Y sentimos que es nuestro corazón de espectadores el que se rompe en ese segundo. A lo largo de la trilogía Michael viviría muchas traiciones, planeará muchas otras, pero lo que diferencia a esta de cualquier otra es que se sella con un abrazo lleno de un amor tan inevitable como es inevitable la venganza que le sigue.

La fuerza de la familia como centro dramático de una historia es justamente la imposibilidad que tenemos de romper con esos vínculos que no escogemos, sino que nos escogen a nosotros. Porque por más que quiera serlo a su modo, por más que abandone su papel de todas las maneras posibles, el padre sigue siendo –antes de ser esa cosa incierta que es él mismo– el padre. Y la madre es la madre, todas las madres y esta, y la hermana pequeña, el hermano mayor. Los coturnos y las máscaras que los actores griegos usaban para representar a Edipo quitándose los ojos, a Antígona desenterrando a sus muertos, a Orestes perseguido por las moscas, eran en el fondo representaciones realistas de nuestra vida dentro de la casa. Ahí, en ese lugar que creemos que  no tiene público, en ese templo que nos gustaría soñar tan privado, nos espera el más vertiginoso de los escenarios, la más pesada de las máscaras, los parlamentos más estudiados, las lecciones del coro y el final siempre inevitable.

Las tragedias griegas no contaban más que eso, secretos de familia que destruían a hombres y reinos de una sola vez. Misterios, parentescos, traiciones que no podemos vengar sin matar una parte nuestra. Historias puertas adentro en la que se mezclaba desde el Olimpo otra familia, la de los dioses. Los griegos inventaron la democracia y al individuo, pero cada cierto tiempo recordaban en sus teatros que el destino de quien nació de una mujer es cualquier cosa menos nuestro.

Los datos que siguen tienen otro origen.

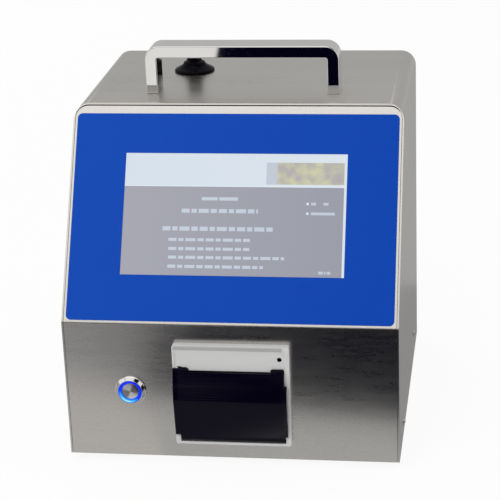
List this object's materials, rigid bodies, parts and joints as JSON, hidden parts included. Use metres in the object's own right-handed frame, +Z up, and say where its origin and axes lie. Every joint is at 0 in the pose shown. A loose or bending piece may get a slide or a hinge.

Ningún griego se sentaba a ver las obras de Sófocles o Esquilo sin saber de antemano el final de la historia. El placer que sentíamos mi mujer y yo al ver Yo, Claudio o Los Soprano tenía que ver con la repetición infinita de las mismas torpezas, los mismos errores, caídas, que eran también nuestras caídas, nuestras torpezas, nuestros errores y los de los que nos engendraron, en una cadena de seres mojados que se dan la mano en un muelle azotado por la tempestad.